Гарь - стр. 20
Это, конечно, не картонные коробочки с воком тасовать. Тут тяжелый российский быт. Одного хрусталя кило на десять. Своими корнями все это действо уходит в еще более тяжелый советский быт. Тяжелый, конечно, в том смысле, что имперский, в том смысле, что угнетенный и угнетающий. Глеб ухмыльнулся и тут же срезал на себе пронзительный взгляд из угла гостиной. Поверх газеты на него смотрел отец. С полминуты под Зоины барабанчики они не отводили взгляда, пока, наконец, отец шутливо не подмигнул и не вернулся к чтению. Таблетка – вспомнил Глеб – он ее так и не взял.
– Зой, момент. Давай-ка лишнее просто уберем, – нежно отталкивая Глеба от прохода, источая пьянящий кремовый запах, в гостиную вошла Маша.
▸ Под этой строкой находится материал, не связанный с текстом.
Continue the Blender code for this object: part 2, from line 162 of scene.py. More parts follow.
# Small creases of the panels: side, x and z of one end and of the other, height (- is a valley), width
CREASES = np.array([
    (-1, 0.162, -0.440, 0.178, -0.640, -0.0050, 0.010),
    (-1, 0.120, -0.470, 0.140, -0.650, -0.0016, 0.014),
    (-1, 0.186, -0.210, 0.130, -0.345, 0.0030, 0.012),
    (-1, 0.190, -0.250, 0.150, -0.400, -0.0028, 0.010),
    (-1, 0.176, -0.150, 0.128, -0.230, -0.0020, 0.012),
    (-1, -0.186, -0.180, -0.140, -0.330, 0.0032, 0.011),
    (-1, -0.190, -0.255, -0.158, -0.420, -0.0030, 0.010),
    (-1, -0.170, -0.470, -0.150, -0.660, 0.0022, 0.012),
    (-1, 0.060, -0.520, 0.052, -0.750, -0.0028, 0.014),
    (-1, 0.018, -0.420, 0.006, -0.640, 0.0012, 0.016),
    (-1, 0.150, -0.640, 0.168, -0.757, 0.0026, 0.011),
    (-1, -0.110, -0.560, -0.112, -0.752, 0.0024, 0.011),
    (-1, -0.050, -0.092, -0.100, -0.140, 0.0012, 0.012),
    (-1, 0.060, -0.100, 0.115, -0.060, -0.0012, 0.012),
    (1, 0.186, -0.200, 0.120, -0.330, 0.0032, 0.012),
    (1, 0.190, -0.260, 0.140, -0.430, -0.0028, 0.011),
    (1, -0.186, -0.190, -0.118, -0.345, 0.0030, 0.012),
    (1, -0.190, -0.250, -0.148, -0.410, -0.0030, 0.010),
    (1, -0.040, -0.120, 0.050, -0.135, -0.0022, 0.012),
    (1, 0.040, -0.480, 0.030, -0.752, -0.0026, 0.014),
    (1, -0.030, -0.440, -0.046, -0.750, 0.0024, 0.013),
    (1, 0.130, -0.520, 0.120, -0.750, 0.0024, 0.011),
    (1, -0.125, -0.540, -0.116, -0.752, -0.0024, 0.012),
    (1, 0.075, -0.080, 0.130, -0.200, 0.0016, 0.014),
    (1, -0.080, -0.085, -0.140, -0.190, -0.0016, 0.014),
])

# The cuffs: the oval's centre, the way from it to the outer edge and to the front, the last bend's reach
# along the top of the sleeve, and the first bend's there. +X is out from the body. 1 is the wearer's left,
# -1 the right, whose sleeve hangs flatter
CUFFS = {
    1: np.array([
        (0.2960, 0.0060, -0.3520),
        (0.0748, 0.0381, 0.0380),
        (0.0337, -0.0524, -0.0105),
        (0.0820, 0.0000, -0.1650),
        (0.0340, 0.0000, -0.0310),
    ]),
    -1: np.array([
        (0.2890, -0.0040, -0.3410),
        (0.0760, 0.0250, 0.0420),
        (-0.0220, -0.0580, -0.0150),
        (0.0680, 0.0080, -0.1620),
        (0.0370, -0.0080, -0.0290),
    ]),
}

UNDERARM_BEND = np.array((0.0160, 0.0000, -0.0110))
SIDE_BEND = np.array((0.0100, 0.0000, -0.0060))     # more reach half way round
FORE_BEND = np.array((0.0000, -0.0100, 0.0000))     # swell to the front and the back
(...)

Глеб аккуратно и от того неспешно проводил качающиеся бедра в отражении плазмы. Невинное удовольствие было прервано злобным толчком Зои. Над ухом, завился хищный шепот:
– Хуле ты меня с этой стрёмой едой бросил?? Еще тетушки что ли у вас какие-нибудь приедут жрать, или вы так – бедным раздаете?
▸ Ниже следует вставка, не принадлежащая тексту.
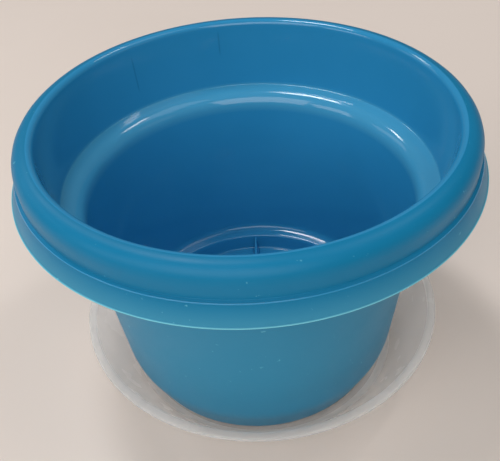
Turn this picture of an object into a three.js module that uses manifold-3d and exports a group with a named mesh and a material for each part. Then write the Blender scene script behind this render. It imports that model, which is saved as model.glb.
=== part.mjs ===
// Bowl of a vibratory rock tumbler, standing in its translucent drop-in lid.
// Millimetres, +Z up. The origin is on the bowl's axis, on the surface that the lid rests on.

import * as THREE from 'three';
import { mergeVertices } from 'three/addons/utils/BufferGeometryUtils.js';
import Module from 'manifold-3d';

const wasm = await Module();
wasm.setup();

// ---- driving dimensions -------------------------------------------------------------------

const ROUND_SEGMENTS = 64;      // facets around every turned piece

// Bowl: heights are measured up from its own foot.
const RIM_RADIUS = 95;          // lower edge of the skirt, the widest place
const SKIRT_BOTTOM = 105;       // height of that edge
const BOWL_HEIGHT = 126.5;      // top of the lip
const WALL = 2.8;               // wall of the bowl's body
const RIM_WALL = 2.6;           // wall of the rolled rim
const LIP_INNER_RADIUS = 82.6;
const LIP_INNER_ROUNDING = 2.5;
const LIP_OUTER_RADIUS = 91.7;
const LIP_OUTER_ROUNDING = 6.4; // the lip rolls over into the skirt's upper band
const UNDER_LIP_ROUNDING = 3;   // the same roll, inside the hollow rim
const CREASE_RADIUS = 90.9;     // bottom of the skirt's upper band, tucked in above the step
const CREASE_HEIGHT = 114.2;
const STEP_RADIUS = 92.1;       // where the skirt's lower band starts
const STEP_HEIGHT = 113.5;
const SHOULDER_RADIUS = 78.2;   // where the ledge inside the mouth meets the rim's inner wall
const SHOULDER_HEIGHT = 95;
const SHOULDER_FALL = 2.2;      // how far the ledge falls towards the bowl's axis
const SHOULDER_ROUNDING = 7.5;
const BODY_RADIUS = 73.9;       // outside of the body, carried up to the skirt's lower edge
const BODY_TAPER = 0.122;       // radius lost per millimetre going down
const BODY_BEND_HEIGHT = 15;    // below this the body turns in towards its foot
const BODY_BEND_ROUNDING = 25;
const FOOT_RADIUS = 56.3;
const FOOT_WIDTH = 5.8;         // flat ring that the bowl stands on
const FOOT_ROUNDING = 2.5;
const RECESS_DEPTH = 4.8;       // hollow under the floor
const RECESS_DRAFT = 1;         // how much narrower the hollow is at its top
const FLOOR_HEIGHT = 9;         // top of the floor inside the bowl
const FLOOR_RADIUS = 53;
const LEDGE_HEIGHT = 16.4;      // step around the floor
const LEDGE_RADIUS = 54.6;
const LEDGE_RISE = 1.4;         // how far that step rises towards the wall
const LEDGE_ROUNDING = 1.6;
const LEDGE_CORNER_ROUNDING = 4;

// Ribs across the bowl's floor.
const RIB_BARS = 2;             // each bar makes two ribs
const RIB_ANGLE = THREE.MathUtils.degToRad(88.3);
const RIB_TOP = 15.2;
const RIB_BASE = 7;             // sunk into the floor
const RIB_TOP_WIDTH = 1.2;
const RIB_BASE_WIDTH = 3;
const RIB_REACH = 56;           // sunk into the step's wall

// Lid, lying under the bowl as a dish.
const LID_RADIUS = 81.3;
const LID_HEIGHT = 28.8;
const LID_THICKNESS = 2;
const LID_FLOOR_RADIUS = 62;
const LID_WALL_INSET = 1.4;     // inside of the wall, measured at the floor, from its outside
const LID_BEAD_WIDTH = 2.1;
const LID_BEAD_DEPTH = 2;
const LID_BEAD_ROUNDING = 0.7;
const LID_CORNER_ROUNDING = 2.5;
const LID_OFFSET = 1.8;         // the bowl doesn't stand quite in the lid's middle
const REST_GAP = 0.3;

// ---- outlines -----------------------------------------------------------------------------

// A corner is [radius, height] or [radius, height, rounding, steps in the rounding].
function roundedOutline(corners) {
  const points = [];
  corners.forEach(([radius, height, rounding = 0, steps = 2], index) => {
    const corner = new THREE.Vector2(radius, height);
    if (rounding === 0) {
      points.push(corner);
      return;
    }
    const before = new THREE.Vector2(...corners[index - 1].slice(0, 2));
    const after = new THREE.Vector2(...corners[index + 1].slice(0, 2));
    const arriving = corner.clone().sub(before).normalize();
    const leaving = after.clone().sub(corner).normalize();
    const turn = Math.atan2(arriving.cross(leaving), arriving.dot(leaving));
    const side = Math.sign(turn);
    const start = corner.clone().addScaledVector(arriving, -rounding * Math.tan(Math.abs(turn) / 2));
    const towardsCentre = new THREE.Vector2(-arriving.y, arriving.x).multiplyScalar(side * rounding);
    const centre = start.clone().add(towardsCentre);
    for (let step = 0; step <= steps; step += 1) {
      points.push(start.clone().rotateAround(centre, turn * step / steps));
    }
  });
  return points;
}

function bodyRadius(height) {
  return BODY_RADIUS - BODY_TAPER * (SKIRT_BOTTOM - height);
}

// From the axis across the floor, up the inside, over the lip, down and up the hollow skirt,
// down the outside and back to the axis under the floor.
function bowlOutline() {
  const shoulderInner = SHOULDER_HEIGHT - SHOULDER_FALL;
  const ledgeCorner = LEDGE_HEIGHT + LEDGE_RISE;
  const underShoulder = shoulderInner - WALL;
  const underLip = BOWL_HEIGHT - RIM_WALL;
  const recessRadius = FOOT_RADIUS - FOOT_WIDTH;
  return roundedOutline([
    [0, FLOOR_HEIGHT],
    [FLOOR_RADIUS, FLOOR_HEIGHT, LEDGE_ROUNDING, 1],
    [LEDGE_RADIUS, LEDGE_HEIGHT, LEDGE_ROUNDING, 1],
    [bodyRadius(ledgeCorner) - WALL, ledgeCorner, LEDGE_CORNER_ROUNDING, 2],
    [bodyRadius(shoulderInner) - WALL, shoulderInner, SHOULDER_ROUNDING, 3],
    [SHOULDER_RADIUS, SHOULDER_HEIGHT],
    [LIP_INNER_RADIUS, BOWL_HEIGHT, LIP_INNER_ROUNDING, 2],
    [LIP_OUTER_RADIUS, BOWL_HEIGHT, LIP_OUTER_ROUNDING, 5],
    [CREASE_RADIUS, CREASE_HEIGHT],
    [STEP_RADIUS, STEP_HEIGHT],
    [RIM_RADIUS, SKIRT_BOTTOM],
    [RIM_RADIUS - RIM_WALL, SKIRT_BOTTOM],
    [CREASE_RADIUS - RIM_WALL, CREASE_HEIGHT],
    [LIP_OUTER_RADIUS - RIM_WALL, underLip, UNDER_LIP_ROUNDING, 2],
    [LIP_INNER_RADIUS + RIM_WALL, underLip],
    [SHOULDER_RADIUS + RIM_WALL, SHOULDER_HEIGHT - WALL, RIM_WALL, 2],
    [bodyRadius(underShoulder), underShoulder],
    [bodyRadius(BODY_BEND_HEIGHT), BODY_BEND_HEIGHT, BODY_BEND_ROUNDING, 2],
    [FOOT_RADIUS, 0, FOOT_ROUNDING, 2],
    [recessRadius, 0],
    [recessRadius - RECESS_DRAFT, RECESS_DEPTH],
    [0, RECESS_DEPTH],
  ]);
}

// From the axis across the inside, over the bead, down the outside and back under the floor.
function lidOutline() {
  const underBead = LID_HEIGHT - LID_BEAD_DEPTH;
  const slope = (LID_RADIUS - LID_BEAD_WIDTH - LID_FLOOR_RADIUS) / underBead;
  const innerFloorRadius = LID_FLOOR_RADIUS - LID_WALL_INSET;
  return roundedOutline([
    [0, LID_THICKNESS],
    [innerFloorRadius, LID_THICKNESS, LID_CORNER_ROUNDING, 2],
    [innerFloorRadius + slope * (LID_HEIGHT - LID_THICKNESS), LID_HEIGHT],
    [LID_RADIUS, LID_HEIGHT, LID_BEAD_ROUNDING, 1],
    [LID_RADIUS, underBead],
    [LID_RADIUS - LID_BEAD_WIDTH, underBead],
    [LID_FLOOR_RADIUS, 0, LID_CORNER_ROUNDING, 2],
    [0, 0],
  ]);
}

// ---- solids -------------------------------------------------------------------------------

// LatheGeometry turns about Y, and its faces look outwards when the outline is run backwards.
function turned(outline) {
  const geometry = new THREE.LatheGeometry(outline.slice().reverse(), ROUND_SEGMENTS);
  geometry.rotateX(Math.PI / 2);
  return weldedGeometry(geometry);
}

function weldedGeometry(geometry) {
  geometry.deleteAttribute('normal');
  geometry.deleteAttribute('uv');
  return mergeVertices(geometry, 1e-4);
}

function solidFrom(geometry) {
  const mesh = new wasm.Mesh({
    numProp: 3,
    vertProperties: Float32Array.from(geometry.attributes.position.array),
    triVerts: Uint32Array.from(geometry.index.array),
  });
  return new wasm.Manifold(mesh);
}

function geometryFrom(solid) {
  const mesh = solid.getMesh();
  const geometry = new THREE.BufferGeometry();
  geometry.setAttribute('position', new THREE.BufferAttribute(mesh.vertProperties, 3));
  geometry.setIndex(new THREE.BufferAttribute(mesh.triVerts, 1));
  geometry.computeVertexNormals();
  return geometry;
}

// A bar with sloping sides, lying across the whole floor through its centre.
function ribBar(angle) {
  const section = new THREE.Shape([
    new THREE.Vector2(-RIB_BASE_WIDTH / 2, RIB_BASE),
    new THREE.Vector2(RIB_BASE_WIDTH / 2, RIB_BASE),
    new THREE.Vector2(RIB_TOP_WIDTH / 2, RIB_TOP),
    new THREE.Vector2(-RIB_TOP_WIDTH / 2, RIB_TOP),
  ]);
  const geometry = new THREE.ExtrudeGeometry(section, { depth: 2 * RIB_REACH, bevelEnabled: false });
  geometry.translate(0, 0, -RIB_REACH);
  geometry.rotateX(Math.PI / 2);
  geometry.rotateZ(angle - Math.PI / 2);
  return weldedGeometry(geometry);
}

function bowlGeometry() {
  let solid = solidFrom(turned(bowlOutline()));
  for (let bar = 0; bar < RIB_BARS; bar += 1) {
    solid = solid.add(solidFrom(ribBar(RIB_ANGLE + bar * Math.PI / RIB_BARS)));
  }
  return geometryFrom(solid);
}

// ---- assembly -----------------------------------------------------------------------------

const bluePlastic = new THREE.MeshStandardMaterial({ color: 0x1f86bd, roughness: 0.32, metalness: 0 });
const clearPlastic = new THREE.MeshStandardMaterial({
  color: 0xdde2e3, roughness: 0.3, metalness: 0, transparent: true, opacity: 0.45,
});

function bowl() {
  const mesh = new THREE.Mesh(bowlGeometry(), bluePlastic);
  mesh.name = 'bowl';
  mesh.position.z = LID_THICKNESS + REST_GAP;
  return mesh;
}

function dropInLid() {
  const mesh = new THREE.Mesh(turned(lidOutline()), clearPlastic);
  mesh.name = 'drop_in_lid';
  mesh.position.x = LID_OFFSET;
  return mesh;
}

const tumblerBowl = new THREE.Group();
tumblerBowl.add(bowl(), dropInLid());

export default tumblerBowl;
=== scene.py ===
"""The looks of a rock tumbler's bowl in its translucent drop-in lid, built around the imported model."""

import math

import bpy
from mathutils import Matrix, Vector


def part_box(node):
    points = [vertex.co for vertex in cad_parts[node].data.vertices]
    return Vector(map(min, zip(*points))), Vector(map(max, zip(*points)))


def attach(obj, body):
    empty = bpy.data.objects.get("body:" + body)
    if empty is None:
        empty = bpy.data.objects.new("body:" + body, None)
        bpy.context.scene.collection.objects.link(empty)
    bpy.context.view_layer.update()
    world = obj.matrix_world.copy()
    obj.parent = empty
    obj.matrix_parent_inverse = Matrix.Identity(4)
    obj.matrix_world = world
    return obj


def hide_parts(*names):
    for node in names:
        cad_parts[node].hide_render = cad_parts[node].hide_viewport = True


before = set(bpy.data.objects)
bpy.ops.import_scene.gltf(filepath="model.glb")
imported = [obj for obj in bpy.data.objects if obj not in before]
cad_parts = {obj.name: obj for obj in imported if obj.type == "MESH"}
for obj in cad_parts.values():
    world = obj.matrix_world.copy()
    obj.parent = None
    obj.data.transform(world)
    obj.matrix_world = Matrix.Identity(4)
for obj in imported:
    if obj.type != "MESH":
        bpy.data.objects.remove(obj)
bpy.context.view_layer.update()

MM = 0.001
ROUND_STEPS = 288                   # faces around each turned piece
OUTLINE_STEP = 2.5 * MM             # longest straight stretch along an outline
ROUNDING_STEPS = 6                  # faces across each rounded corner

# ---- places taken from the frame --------------------------------------------------------------

bowl_low, bowl_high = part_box("bowl")
lid_low, lid_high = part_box("drop_in_lid")
FOOT = bowl_low.z
RIM_RADIUS = (bowl_high.x - bowl_low.x) / 2
BOWL_HEIGHT = bowl_high.z - bowl_low.z
LID_CENTRE_X = (lid_low.x + lid_high.x) / 2
LID_RADIUS = (lid_high.x - lid_low.x) / 2
LID_HEIGHT = lid_high.z - lid_low.z

# ---- the bowl's sizes, measured up from its foot -----------------------------------------------

SKIRT_BOTTOM = 105 * MM
WALL = 2.8 * MM
RIM_WALL = 2.6 * MM
LIP_INNER_RADIUS = 82.6 * MM
LIP_INNER_ROUNDING = 2.5 * MM
LIP_OUTER_RADIUS = 91.7 * MM
LIP_OUTER_ROUNDING = 6.4 * MM
UNDER_LIP_ROUNDING = 3 * MM
CREASE_RADIUS = 90.9 * MM           # bottom of the skirt's upper band, tucked in above the step
CREASE_HEIGHT = 114.2 * MM
STEP_RADIUS = 92.1 * MM
STEP_HEIGHT = 113.5 * MM
SHOULDER_RADIUS = 78.2 * MM
SHOULDER_HEIGHT = 95 * MM
SHOULDER_FALL = 2.2 * MM
SHOULDER_ROUNDING = 7.5 * MM
BODY_RADIUS = 73.9 * MM
BODY_TAPER = 0.122
BODY_BEND_HEIGHT = 15 * MM
FOOT_RADIUS = 56.3 * MM
FOOT_WIDTH = 5.8 * MM
RECESS_DEPTH = 4.8 * MM
FLOOR_HEIGHT = 9 * MM
FLOOR_RADIUS = 53 * MM
LEDGE_HEIGHT = 16.4 * MM
LEDGE_RADIUS = 54.6 * MM
LEDGE_RISE = 1.4 * MM
FLOOR_ROUNDING = 1.6 * MM
LEDGE_CORNER_ROUNDING = 4 * MM
SHOULDER_SEAM_ROUNDING = 0.5 * MM   # where the ledge inside the mouth meets the rim's wall
CREASE_ROUNDING = 0.3 * MM
STEP_ROUNDING = 0.3 * MM
STEP_SHINE_WIDTH = 0.12 * MM        # narrow polished strip just under the step's edge
STEP_SHINE_HEIGHT = 0.35 * MM
FLASH_ROUNDING = 0.1 * MM
SKIRT_INNER_ROUNDING = 0.4 * MM
HOLLOW_CREASE_ROUNDING = 0.5 * MM
HOLLOW_TOP_ROUNDING = 0.4 * MM
HOLLOW_SHOULDER_ROUNDING = 3 * MM
UNDER_SHOULDER_ROUNDING = 1.2 * MM
BODY_BEND_ROUNDING = 25 * MM
FOOT_ROUNDING = 2.5 * MM
FOOT_INNER_ROUNDING = 0.6 * MM
RECESS_DRAFT = 1 * MM               # the hollow under the floor is this much narrower at its top
RECESS_ROUNDING = 1 * MM
FLASH = 0.45 * MM                   # thin edge of moulding flash around the skirt
LEDGE_PAINTED_LIGHT = 0.16                   # painted light: the upward-facing ledge inside the mouth is made paler
LEDGE_FADE = 1.5 * MM               # how far up the rim's wall that painted light fades out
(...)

– Зай, ну чего ты нервишь, – успокаивающе ответил Глеб, – обычное женское дело.
– Ой, ну вот давай не беси меня! – Зоя больно ущипнула его на сгибе в локте. Чуть не сломала косточку.
– Батя, давай выпьем – закричал откуда-то из недр квартиры Вова – ты мой коньяк юбилейный так и не открывал? Глеба! Давайте! На кухне наливаю! Двигаем-двигаем!
Газета в углу сложилась. Животом навыкат в голубой, маминой домашней вязки кофте, отец тяжело поднялся с кресла и двинулся на проход, на Глеба с Зоей. Проходя, он дыхнул разжёванной мандариновой коркой и кивнул в сторону двери, скомандовал:
– Покурим…
Красноватую лестничную клетку цвета аллергического глазного яблока болотным стволом протыкал мусоропровод. Пристегнутый к грязным перилам облезлым желтушным лого торчал байк. Впечатляющая конструктивистская атака. Глеб подумал, что они втроем в этих декорациях сейчас выглядят экспонатами «искусства четвертого этажа», так он называл все, что обыкновенно выставлялось на последних этажах художественных музеев. Вместе с братом он прислонился спиной к стенам, пока отец закуривал длинную бурую папиросу-биди, к которым пристрастился еще в юности.
Для братьев это был запах праздничный. Звонит прихожая, шуршат блестящие офицерские сапоги под звон бутылок, самое время выбегать, встречать папу, который прям так с папиросой в зубах сидит на шапках на комоде в прихожей. Скатывается и тает на темной блестящей куртке снег. Залезаешь рядом, пробиваешься под локтем на колени, и папа не сопротивляется, только колет в ответ на чмоки щетиной. Стоит табачный дух. Это еще декабрь, неделя до тридцать первого, просто у отца и дяди Игоря свой праздник, с которого они всегда возвращаются с подарками, классными предновогодками, чаще всего – немагазинными разноцветными жвачками, банками Cola, или конструкторами со стреляющими пушками.
– Ты бы, бать, не курил дряни-то этой столько – проникновенно заговорил Вова, сам с тремя рюмками коньяка – да и не пил бы уже самогона своего. Нормально за столом посидим…
– А еще бы, бля, не ел и в гроб бы сразу залег. Ты, Вова, когда успел медицинский-то кончить. Вчера что ли? – отец разошелся, и, хотя как бы добродушно, но все же с нотками угрозы – Ой, да ты ж, блять, курса два недоучился?